Today is the 50th anniversary of the saddest day in American history, in modern memory. I never go with the crowd, but this is my story of that day . . . S.L.
I was just five years old.
My family lived in Palembang, Sumatra, which is the largest island in Indonesia. My dad was an engineer, building a urea processing plant. We were an ex-patriate family living in a compound full of other ex-patriate families.
I have written of my father's career here before and how I came to be raised in Southeast Asia. It was an upbringing I would trade for nothing. I lived a life like a character in a Conrad novel - before I had any idea who Conrad was, before I became a refugee from a Conrad novel.
I didn't understand much of the world at that time, but I understood that outside the chainlink fence that surrounded our compound was the jungle. I could see it. And in the jungle were guerrillas, which I understood were enemy soldiers, but I was confused because the word sounded like gorillas. Not that I knew what a gorilla was, either - we had no TV. All we had was the radio, and I listened to the news about the war with the guerrillas, which was taking place somewhere outside that compound fence. It was 1963 - the Year of Living Dangerously.
I knew about life and death, because we kept chickens, and every now and then Dad would chop the head off a chicken and we'd marvel at the way they'd run around without their heads, until they bled out and flopped down. And then it would be us kids job to pluck out all the feathers before Cook would fry it up.
I also knew about life and death because Dad would catch these huge rats in cage traps - that was the only way you could catch these creatures, they would laugh at a conventional rat trap. In the morning after he collected his traps, Dad would take them to the rain barrel, and we would watch, fascinated, as the poor rats went down. I will never forget the look in the rats eyes looking up, clinging to the uppermost edges of the trap's chicken wire, as Dad plunged them into the dark waters of the rain barrel. I swear If I live to be a thousand, I will never forget that look in the rats' eyes.
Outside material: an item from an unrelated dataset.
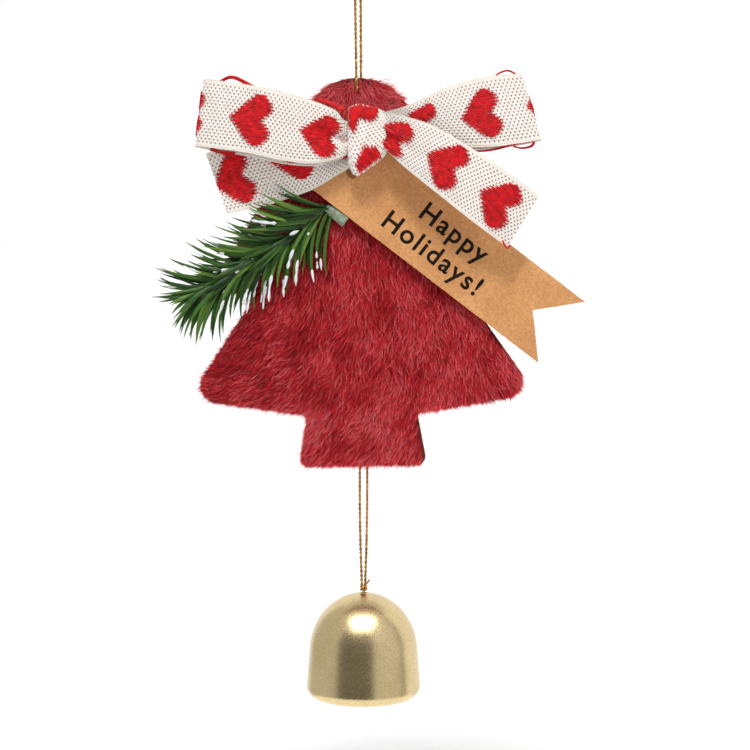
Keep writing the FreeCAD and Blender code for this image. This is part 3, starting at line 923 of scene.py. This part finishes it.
def floats_on(strip, share, side, rng):
    """One raised yarn through surface places, pinched into the cloth at both ends."""
    good = ~np.isnan(share)
    if good.sum() < 5:
        return []
    share, side = share[good], side[good]
    arch = np.sin(np.linspace(0.05, math.pi - 0.05, len(share))) ** 0.45
    lift = 0.10 + (0.22 + rng.uniform(-0.05, 0.08)) * arch
    line = strip.point(share, side) + strip.normal(share, side) * lift[:, None]
    line[:, 2] += 0.07 * np.sin(np.linspace(0, 7, len(line)) + rng.uniform(0, 6))
    return [tube_rings(line, 0.14 + 0.13 * arch, 6)]


def heart_seen_at(strip, x, z, angle, length, height, rng):
    """A heart placed as it is seen from the front; angle is its axis from tip to lobes, in degrees."""
    c, s = direction(angle)
    yarns = []
    for v, u in list(heart_rows(rng, length, height)):
        yarns += floats_on(strip, *strip.find(x + u * c - v * s, z + u * s + v * c), rng)
    return yarns


def heart_along(strip, middle, tip_ahead, rng):
    """A heart centred across the ribbon, middle mm along it."""
    yarns = []
    for v, u in list(heart_rows(rng, height=0.95)):
        u = middle + u * (-1 if tip_ahead else 1)
        share = np.where((u > 0.3) & (u < strip.length - 0.3), u / strip.length, np.nan)
        yarns += floats_on(strip, share, np.full(FLOAT_POINTS, 0.5 + v / RIBBON_W), rng)
    return yarns


def stray_yarns(lines, rng):
    """Loose red yarns of the reverse side that show past an edge: (count, spread, points)."""
    yarns = []
    for count, spread, line in lines:
        for _ in range(count):
            path = through(np.array(line) + rng.normal(0, spread, (1, 3)), np.linspace(0, 1, 30))
            yarns.append(tube_rings(path, YARN_R, 6))
    return yarns


LOOP_LEFT = dict(
    spine=[(-1.5, -12.6), (-8, -13.8), (-22, -16.2), (-38, -15.9), (-46.4, -14.3), (-47.5, -12.0), (-46.3, -10.1),
           (-36, -9.4), (-20, -9.6), (-1.5, -10.6)],
    top=[(-1.5, -66), (-4.2, -65.0), (-7, -62.2), (-14.2, -59.6), (-23.2, -57.4), (-33, -55.3), (-47.6, -52.9)],
    bottom=[(-1.5, -74.1), (-5.1, -76.6), (-12.7, -78.4), (-21.8, -77.7), (-31.5, -75.5), (-42, -74), (-47.6, -73)],
    slant=0.125, looped=True, cup=0.9, valley=(0.50, 1.9))
LOOP_RIGHT = dict(
    spine=[(7.5, -12.0), (14, -12.6), (28, -13.7), (42, -13.8), (51.6, -12.9), (53.0, -11.3), (51.8, -9.9),
           (40, -9.2), (24, -9.2), (7.5, -10.0)],
    top=[(7.5, -62.8), (16.1, -60.6), (28.2, -55.8), (40.3, -52.6), (53.1, -50.9)],
    bottom=[(7.5, -70.0), (25.2, -72.8), (35.8, -73.4), (46.4, -72.2), (53.1, -70.9)],
    slant=-0.30, looped=True, cup=0.9, valley=(0.40, 1.0))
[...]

Life is hard. Life is for keeps. Life is a one-way trip. I learned that early on.
As far as I knew, everybody in that compound was American, they were all involved in my father's project and he worked for an American company. As a five year old in Southeast Asia, I knew very little of America. I had heard stories about America, what it was like. I had seen some Bugs Bunny cartoons at the Saturday night movies, at the community center, that was about it. But everybody knew who was President Kennedy.
He was good looking, with a good-sounding name and a unique square-shaped head. We had all seen pictures of him on the covers of Time and Life magazines. My mother showed me a picture of President Kennedy meeting the Prime Minister of Ireland, on the back of a book of Irish fairy tales - the first book I learned to read. For the record, the second book I learned to read was about the Norman Conquest.
Everybody loved President Kennedy. That was all I knew.
We lived in a small bungalow - the kind of place people lived in Southeast Asia in those days - but we had a nice back yard, with the servant's quarters and the chicken coop and a cement walkway my Dad had put in that featured a roundabout we boys would go around on our tricycles. We had a pet monkey, and some very nice Indonesian neighbors who took care of me once. They were my introduction to the Southeast Asian culture.
One morning, like any other morning, I got up and walked down the hallway to my Dad's study. Dad was drinking coffee and listening to his shortwave radio, like any other morning. Only this morning he was very solemn. In my memory, it was only he and I, although oddly, I know my other brothers were there. We sensed a sea change immediately. Something was very, very different.
"President Kennedy was shot. President Kennedy is dead," was all he said. If I live to be a thousand, I will never forget those words.
"Who killed him?" I asked.
"A crazy man. A man named Oswald." This of course meant nothing to me at the time.
"Who will be President now?"
To me this sounded like the end of History itself. Johnson? Johnson? There is nothing glamorous or unique about this name. It was explained to me later - I cannot recall who or where - Kennedy's wounds. How he'd been shot through that unique, square-shaped skull. Having already seen death and violence, I could well imagine this.
Later, I saw the pictures of the funeral procession in Life magazine, of John-John standing there, saluting his father's casket. My mother cried. I felt bad for John-John, he was the same age as my younger brother.
Later in life I became aware of the flaws this man had in his life, and the baggage he carried with him to the Whitehouse. Who cares? I say. Whatever he was, he was a veteran, he served his country in war, and he damn near died saving his crew of the ill-fated PT-109.
Nobody can ever take that away from him.
My mother explained to me that he was the first Irish President of the United States, and that this was something worthy and significant in and of itself.
As young as I was, I remember it. Everything before that day was different, and everything afterward was never the same again.